** Start of Source records **

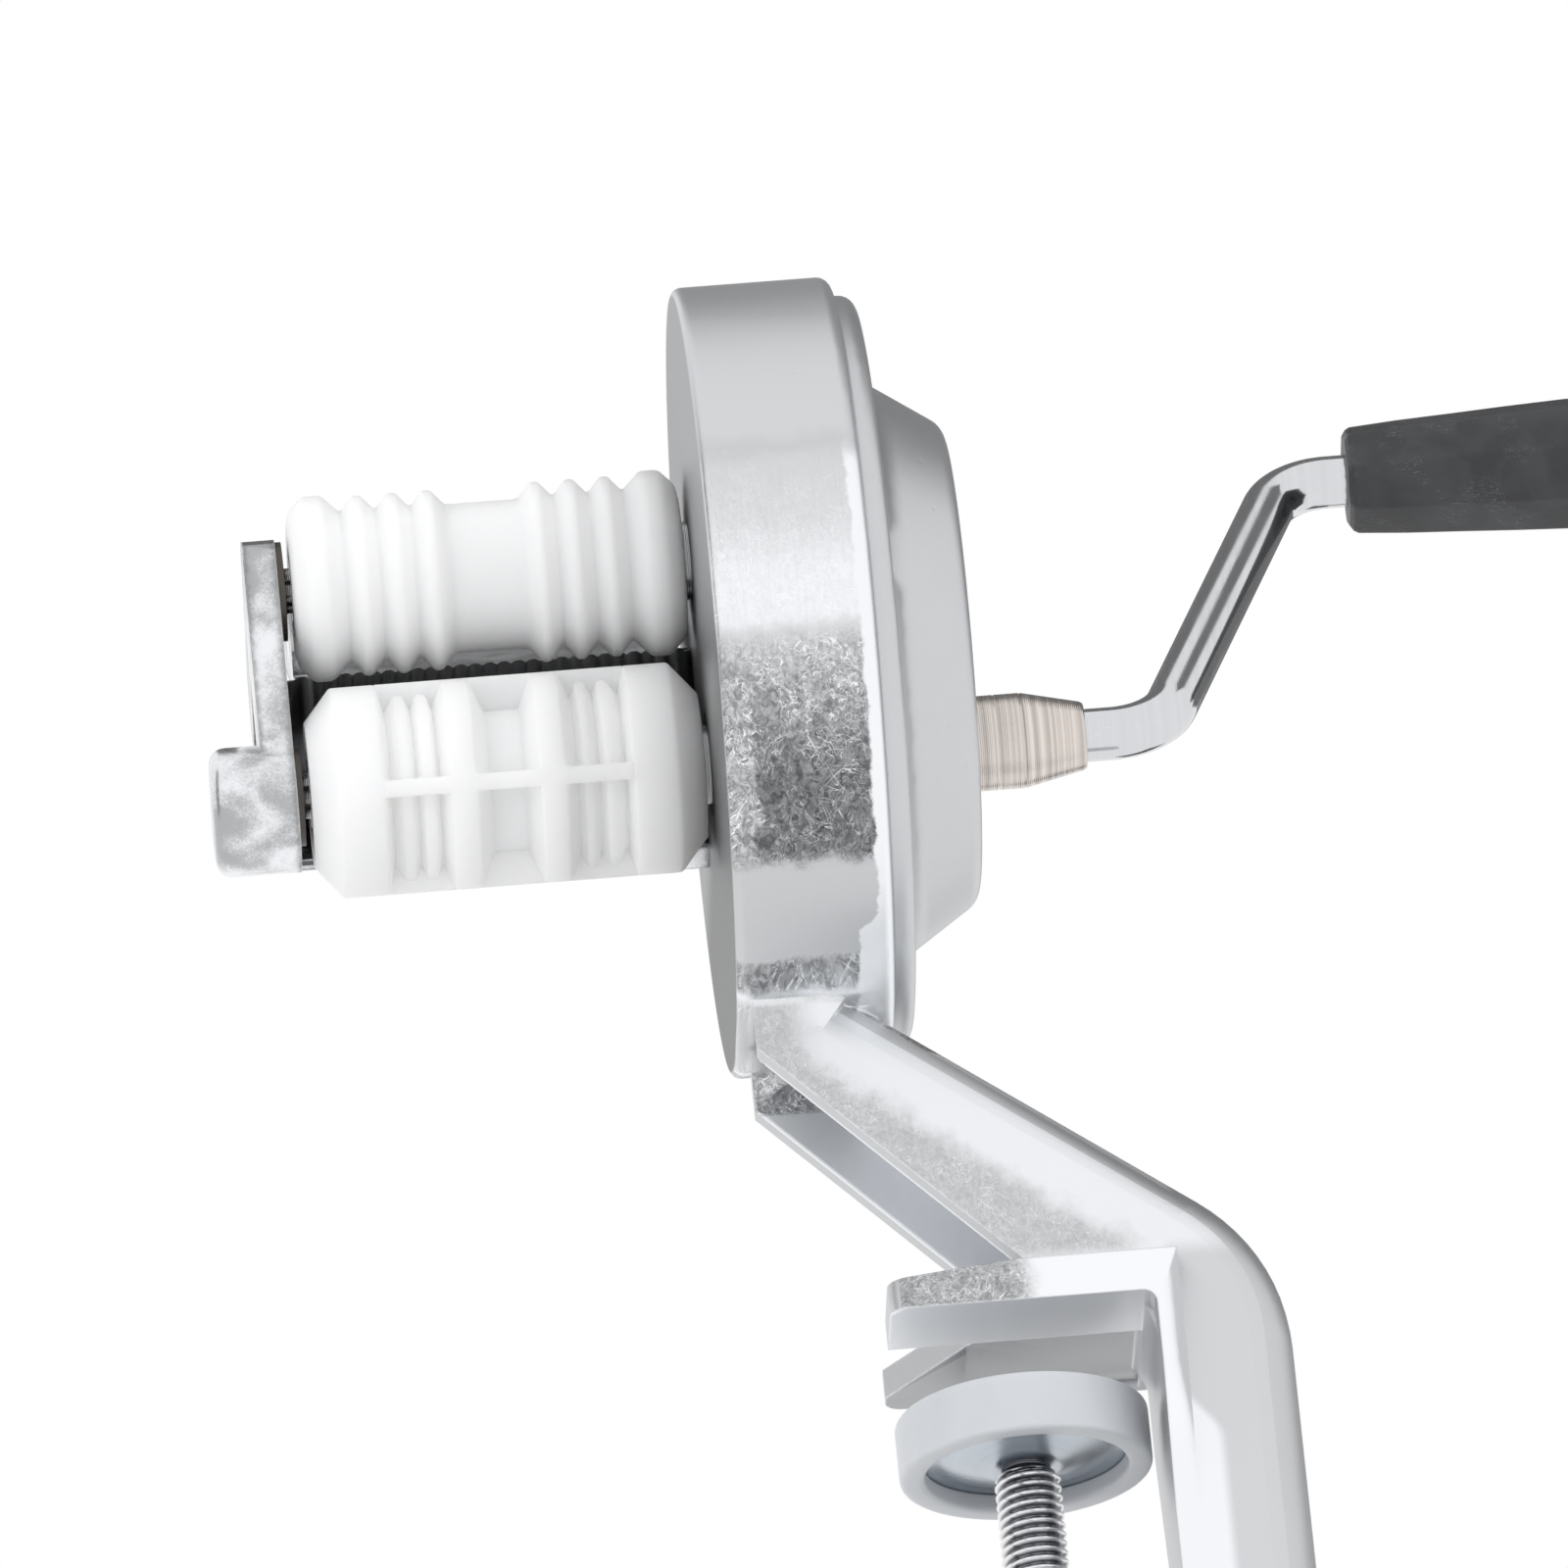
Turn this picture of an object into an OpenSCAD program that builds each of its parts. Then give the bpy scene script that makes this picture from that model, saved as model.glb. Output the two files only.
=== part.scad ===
// Hand cranked pasta shell maker with a table clamp.
// A cast frame carries a gear drum on a C clamp. Two plastic rollers stand out of the
// drum's face: a slow ridged one feeds the dough, and a fast bladed one cuts it and rolls
// each piece against a ribbed plate behind it.
// The origin is on the screw's axis, in the plane of the clamp jaw's underside. X runs
// along the rollers towards the crank, Z is up, and the dough tray is on the +Y side.

/* [Drum housing] */
// Outer diameter of the drum
drum_d = 120; // [116:1:128]
// Width of the drum's rim, from its face to its open rear
drum_w = 24; // [23:0.5:28]
// Wall of the rim
drum_wall = 5; // [4:0.5:6]
// Wall of the drum's face
face_wall = 4.5; // [3.5:0.5:6]
// Rounding of the face's edge
face_edge_r = 1.5; // [0.5:0.5:2.5]
// Rounding of the rim's rear edge
rear_edge_r = 2; // [1:0.5:2.5]
// Distance from the drum's face to the clamp screw's axis, along X
drum_reach = 37; // [34:1:40]
// Height of the drum's centre over the jaw's underside
drum_height = 112; // [108:1:120]
// Diameter of the bosses that hold the bushes in the face
bush_boss_d = 22; // [21:0.5:23]
// Depth of those bosses, from the drum's face
bush_boss_len = 9; // [8:0.5:10]
// Number of cover screws
cover_screw_count = 3; // [3:1:4]
// Diameter of a cover screw's post
post_d = 9; // [8.6:0.2:9.6]

/* [Arm] */
// Width of the arm and of the clamp's back
arm_w = 28; // [26:0.5:31]
// Rounding of the arm's rear edges
arm_edge_r = 9; // [6:0.5:10]
// Slope of the arm's rear line
rear_slope = 36.8699; // [34:0.0001:40]
// Drop of that line below the drum's centre, under the drum's rear edge
rear_drop = 61.6; // [61:0.2:64]
// Outer radius of the bend from the arm into the clamp's back
arm_bend_r = 30; // [26:1:34]
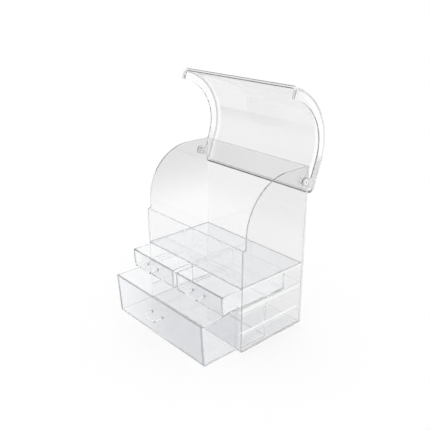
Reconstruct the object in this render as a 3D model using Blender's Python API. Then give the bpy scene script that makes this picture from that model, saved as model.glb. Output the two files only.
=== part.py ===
"""Clear acrylic desk organizer, built the way the real one is glued and pinned.

A cabinet of bonded panels holds one large drawer under two small ones. On top
of them is an open tray, closed by a curved lid that turns on two hinge pins.
The rest pose has the lid open against its stop and the drawers pulled out.

Metres, +Z up. The front faces -Y. The origin is under the middle of the
cabinet, on the surface that it stands on.
"""

import math

import bmesh
import bpy
from mathutils import Vector

MM = 0.001

# Cabinet
WIDTH = 240 * MM
DEPTH = 139 * MM
PANEL = 2.8 * MM              # thickness of every bonded panel
JOINT_GAP = 0.3 * MM          # between two faces that touch
EDGE_BEVEL = 0.35 * MM        # flame-polished panel edges
PANEL_TOP = 278 * MM          # top of the side panels and the back panel
SIDE_SETBACK = 6.5 * MM       # side panel's front edge above the tray wall
SIDE_CURVE = 85 * MM          # radius of the side panel's top front corner
STEP_FILLET = 3 * MM
SMALL_CORNER = 1 * MM         # radius of the small outline corners
FRONT_WALL_TOP = 175 * MM

# Drawers
RUNNING_GAP = 0.4 * MM        # over and under each drawer
LARGE_HEIGHT = 70.6 * MM
SMALL_HEIGHT = 32.2 * MM
DRAWER_DEPTH = 135.2 * MM
DRAWER_WALL = 2.6 * MM
DRAWER_BEVEL = 0.5 * MM
FRONT_RAKE = math.radians(4)  # lean of each drawer's moulded front
LARGE_HALF_WIDTH = 112.2 * MM
SMALL_INNER_X = 4.4 * MM      # small drawer's wall beside the divider
SMALL_OUTER_X = 115 * MM
LARGE_PULL = 75 * MM          # how far each drawer is out at rest
SMALL_PULL_LEFT = 36.8 * MM
SMALL_PULL_RIGHT = 37.6 * MM

# Guide rails beside the large drawer
RAIL_INNER_X = 113 * MM
RAIL_HEIGHT = 5 * MM
RAIL_LEVELS = {"lower": 28 * MM, "upper": 64.5 * MM}
RAIL_BACK = 62 * MM

# Bow handles
HANDLE_SPAN = 27.6 * MM       # between the middles of the two posts
HANDLE_REACH = 16 * MM        # from the drawer's front to the middle of the bar
HANDLE_RADIUS = 1.8 * MM
HANDLE_BEND = 3.4 * MM
HANDLE_BEND_STEPS = 4
LARGE_HANDLE_Z = 44.6 * MM
SMALL_HANDLE_Z = 95 * MM

# Lid, given as it stands when closed
LID_HALF_WIDTH = 126 * MM
LID_THICK = 2.5 * MM
LID_FRONT = -74.5 * MM
LID_BOTTOM = 177.5 * MM       # lower edge, just over and before the tray's front wall
LID_TOP = 285 * MM
LID_CURVE = 94 * MM
LID_BACK = 72.5 * MM
LID_BACK_CURVE = 7.6 * MM
LID_LIP_BOTTOM = 276.5 * MM     # the rear lip that stops the lid against the back
FLANGE_END = 7.3 * MM         # flat end of each flange under the lip
LID_RIM = 17.8 * MM             # depth of the side flanges
LID_BEND = 7 * MM             # outer radius where a flange meets the sheet
LID_OPEN = math.radians(109)

# Hinge
PIVOT_Y = 56 * MM
PIVOT_Z = 256 * MM
EAR_RADIUS = 7.5 * MM
EAR_NOTCH = 2 * MM            # radius in the corner between ear and flange
PIN_RADIUS = 2.5 * MM
PIN_HOLE_RADIUS = 2.8 * MM
PIN_HEAD_RADIUS = 4.6 * MM
PIN_HEAD_THICK = 1.4 * MM
PIN_HEAD_CHAMFER = 0.4 * MM
WASHER_RADIUS = 5.2 * MM
RETAINER_RADIUS = 4.4 * MM
RETAINER_THICK = 2.2 * MM

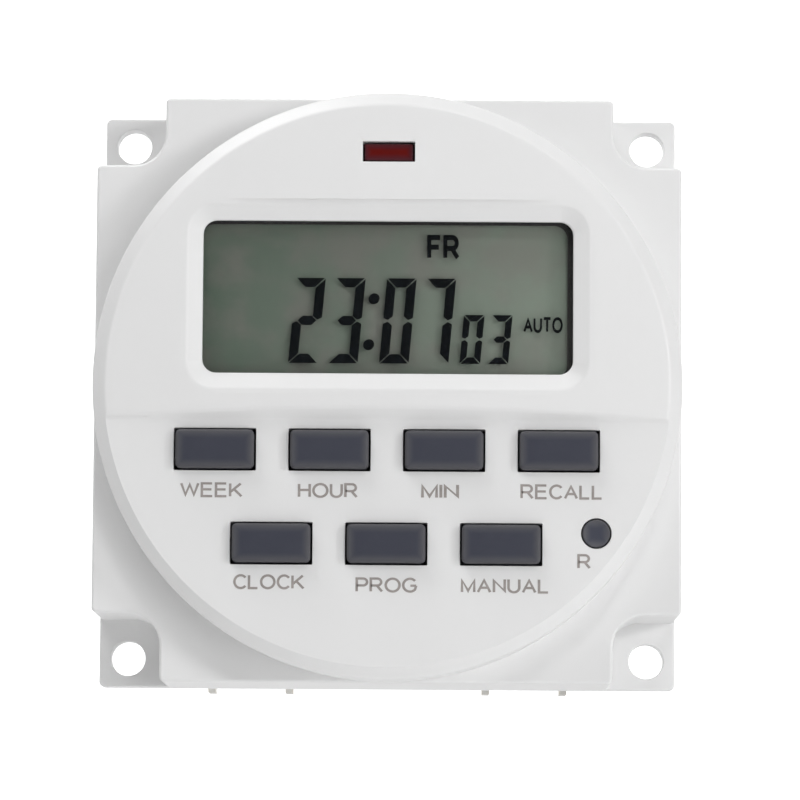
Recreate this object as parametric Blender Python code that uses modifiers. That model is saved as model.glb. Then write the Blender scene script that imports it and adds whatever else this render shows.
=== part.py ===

** End of Source records **

Work required ->
Retype exactly, please, each line from the line that contains "Recreate this object" through the last line of the entries above, with nothing added.

Exercise response ->
Recreate this object as parametric Blender Python code that uses modifiers. That model is saved as model.glb. Then write the Blender scene script that imports it and adds whatever else this render shows.
=== part.py ===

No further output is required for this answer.